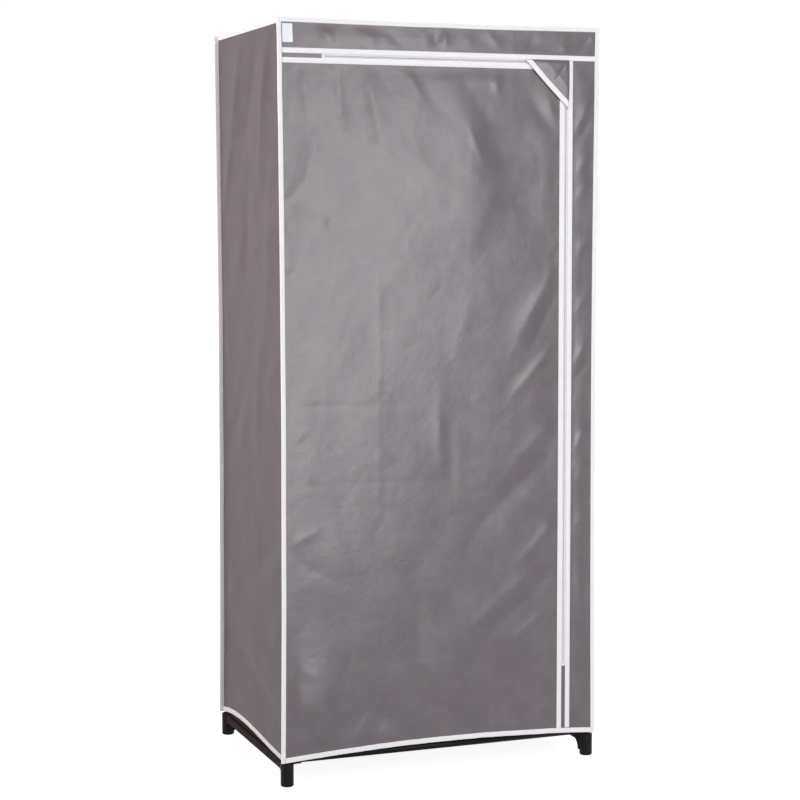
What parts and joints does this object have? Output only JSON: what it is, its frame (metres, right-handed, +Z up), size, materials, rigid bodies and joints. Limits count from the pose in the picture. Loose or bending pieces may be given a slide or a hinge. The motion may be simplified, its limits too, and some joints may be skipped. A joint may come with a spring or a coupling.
{
  "type": "portable fabric wardrobe",
  "caption": "Portable wardrobe: a steel tube frame with a hanging rail on moulded footed ends, inside a grey cloth cover with white bindings and a zipped corner flap as its door.",
  "frame": {"origin": "middle of the footprint at the floor, under the feet", "axes": "+Z up, the zipped front faces -Y, +X is to the right of someone who faces the front"},
  "size_m": [0.7, 0.47, 1.54],
  "materials": {
    "cover_cloth": "matt non-woven cloth",
    "white_tape": "woven binding tape, white",
    "black_steel": "black powder coat",
    "black_plastic": "black moulded plastic, semi-matt",
    "zip_coil": "white nylon coil and tape",
    "zip_metal": "bright plated slider",
    "label_cloth": "bare sewn label"
  },
  "bodies": {
    "cabinet": {"cover_front_panel": "cover_cloth", "cover_strip_right": "cover_cloth", "cover_header": "cover_cloth", "cover_left": "cover_cloth", "cover_right": "cover_cloth", "cover_back": "cover_cloth", "cover_roof": "cover_cloth", "floor_cloth": "cover_cloth", "corner_guard": "cover_cloth", "seam_front_left": "white_tape", "seam_front_right": "white_tape", "seam_back_left": "white_tape", "seam_back_right": "white_tape", "roof_seam_front": "white_tape", "roof_seam_back": "white_tape", "roof_seam_left": "white_tape", "roof_seam_right": "white_tape", "hem_front": "white_tape", "hem_back": "white_tape", "hem_left": "white_tape", "hem_right": "white_tape", "header_binding": "white_tape", "panel_top_binding": "white_tape", "panel_side_binding": "white_tape", "strip_binding": "white_tape", "guard_binding": "white_tape", "base_rail_front": "black_steel", "base_rail_rear": "black_steel", "top_rail_front": "black_steel", "top_rail_rear": "black_steel", "hanging_rail": "black_steel", "post_lower_front_left": "black_steel", "post_lower_front_right": "black_steel", "post_lower_back_left": "black_steel", "post_lower_back_right": "black_steel", "post_upper_front_left": "black_steel", "post_upper_front_right": "black_steel", "post_upper_back_left": "black_steel", "post_upper_back_right": "black_steel", "base_end_left": "black_plastic", "base_end_right": "black_plastic", "top_end_left": "black_plastic", "top_end_right": "black_plastic", "post_coupling_front_left": "black_plastic", "post_coupling_front_right": "black_plastic", "post_coupling_back_left": "black_plastic", "post_coupling_back_right": "black_plastic", "zip_top_fixed": "zip_coil", "zip_side_fixed": "zip_coil", "sewn_label": "label_cloth"},
    "flap": {"door_flap": "cover_cloth", "flap_top_binding": "white_tape", "flap_side_binding": "white_tape", "zip_top_flap": "zip_coil", "zip_side_flap": "zip_coil"},
    "slider_top": {"zip_slider_top": "zip_metal"},
    "slider_side": {"zip_slider_side": "zip_metal"},
    "pull_top": {"pull_tab_top": "zip_metal"},
    "pull_side": {"pull_tab_side": "zip_metal"}
  },
  "joints": [
    {"name": "flap_fold", "type": "hinge", "parent": "cabinet", "child": "flap", "pos_m": [-0.228, -0.2355, 1.4617], "axis": [0.3753, 0, -0.9269], "range_deg": [0, 165], "deforming": ["corner_guard", "guard_binding"]},
    {"name": "top_zip_slide", "type": "slide", "parent": "cabinet", "child": "slider_top", "axis": [-1, 0, 0], "range_m": [0, 0.4925]},
    {"name": "side_zip_slide", "type": "slide", "parent": "cabinet", "child": "slider_side", "axis": [0, 0, -1], "range_m": [0, 1.2255]},
    {"name": "top_pull_turn", "type": "hinge", "parent": "slider_top", "child": "pull_top", "pos_m": [0.252, -0.23045, 1.466], "axis": [0, 0, -1], "range_deg": [0, 170]},
    {"name": "side_pull_turn", "type": "hinge", "parent": "slider_side", "child": "pull_side", "pos_m": [0.275, -0.23045, 1.443], "axis": [-1, 0, 0], "range_deg": [0, 170]}
  ]
}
════
• Required work: Extract all of the data shown above without alteration.

• Output of the task:
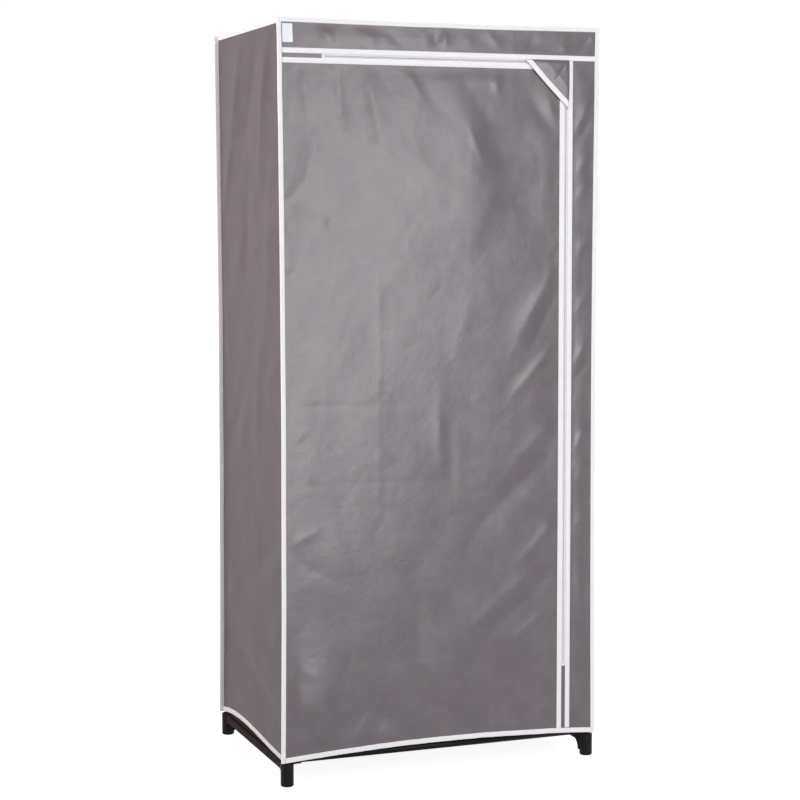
What parts and joints does this object have? Output only JSON: what it is, its frame (metres, right-handed, +Z up), size, materials, rigid bodies and joints. Limits count from the pose in the picture. Loose or bending pieces may be given a slide or a hinge. The motion may be simplified, its limits too, and some joints may be skipped. A joint may come with a spring or a coupling.
{
  "type": "portable fabric wardrobe",
  "caption": "Portable wardrobe: a steel tube frame with a hanging rail on moulded footed ends, inside a grey cloth cover with white bindings and a zipped corner flap as its door.",
  "frame": {"origin": "middle of the footprint at the floor, under the feet", "axes": "+Z up, the zipped front faces -Y, +X is to the right of someone who faces the front"},
  "size_m": [0.7, 0.47, 1.54],
  "materials": {
    "cover_cloth": "matt non-woven cloth",
    "white_tape": "woven binding tape, white",
    "black_steel": "black powder coat",
    "black_plastic": "black moulded plastic, semi-matt",
    "zip_coil": "white nylon coil and tape",
    "zip_metal": "bright plated slider",
    "label_cloth": "bare sewn label"
  },
  "bodies": {
    "cabinet": {"cover_front_panel": "cover_cloth", "cover_strip_right": "cover_cloth", "cover_header": "cover_cloth", "cover_left": "cover_cloth", "cover_right": "cover_cloth", "cover_back": "cover_cloth", "cover_roof": "cover_cloth", "floor_cloth": "cover_cloth", "corner_guard": "cover_cloth", "seam_front_left": "white_tape", "seam_front_right": "white_tape", "seam_back_left": "white_tape", "seam_back_right": "white_tape", "roof_seam_front": "white_tape", "roof_seam_back": "white_tape", "roof_seam_left": "white_tape", "roof_seam_right": "white_tape", "hem_front": "white_tape", "hem_back": "white_tape", "hem_left": "white_tape", "hem_right": "white_tape", "header_binding": "white_tape", "panel_top_binding": "white_tape", "panel_side_binding": "white_tape", "strip_binding": "white_tape", "guard_binding": "white_tape", "base_rail_front": "black_steel", "base_rail_rear": "black_steel", "top_rail_front": "black_steel", "top_rail_rear": "black_steel", "hanging_rail": "black_steel", "post_lower_front_left": "black_steel", "post_lower_front_right": "black_steel", "post_lower_back_left": "black_steel", "post_lower_back_right": "black_steel", "post_upper_front_left": "black_steel", "post_upper_front_right": "black_steel", "post_upper_back_left": "black_steel", "post_upper_back_right": "black_steel", "base_end_left": "black_plastic", "base_end_right": "black_plastic", "top_end_left": "black_plastic", "top_end_right": "black_plastic", "post_coupling_front_left": "black_plastic", "post_coupling_front_right": "black_plastic", "post_coupling_back_left": "black_plastic", "post_coupling_back_right": "black_plastic", "zip_top_fixed": "zip_coil", "zip_side_fixed": "zip_coil", "sewn_label": "label_cloth"},
    "flap": {"door_flap": "cover_cloth", "flap_top_binding": "white_tape", "flap_side_binding": "white_tape", "zip_top_flap": "zip_coil", "zip_side_flap": "zip_coil"},
    "slider_top": {"zip_slider_top": "zip_metal"},
    "slider_side": {"zip_slider_side": "zip_metal"},
    "pull_top": {"pull_tab_top": "zip_metal"},
    "pull_side": {"pull_tab_side": "zip_metal"}
  },
  "joints": [
    {"name": "flap_fold", "type": "hinge", "parent": "cabinet", "child": "flap", "pos_m": [-0.228, -0.2355, 1.4617], "axis": [0.3753, 0, -0.9269], "range_deg": [0, 165], "deforming": ["corner_guard", "guard_binding"]},
    {"name": "top_zip_slide", "type": "slide", "parent": "cabinet", "child": "slider_top", "axis": [-1, 0, 0], "range_m": [0, 0.4925]},
    {"name": "side_zip_slide", "type": "slide", "parent": "cabinet", "child": "slider_side", "axis": [0, 0, -1], "range_m": [0, 1.2255]},
    {"name": "top_pull_turn", "type": "hinge", "parent": "slider_top", "child": "pull_top", "pos_m": [0.252, -0.23045, 1.466], "axis": [0, 0, -1], "range_deg": [0, 170]},
    {"name": "side_pull_turn", "type": "hinge", "parent": "slider_side", "child": "pull_side", "pos_m": [0.275, -0.23045, 1.443], "axis": [-1, 0, 0], "range_deg": [0, 170]}
  ]
}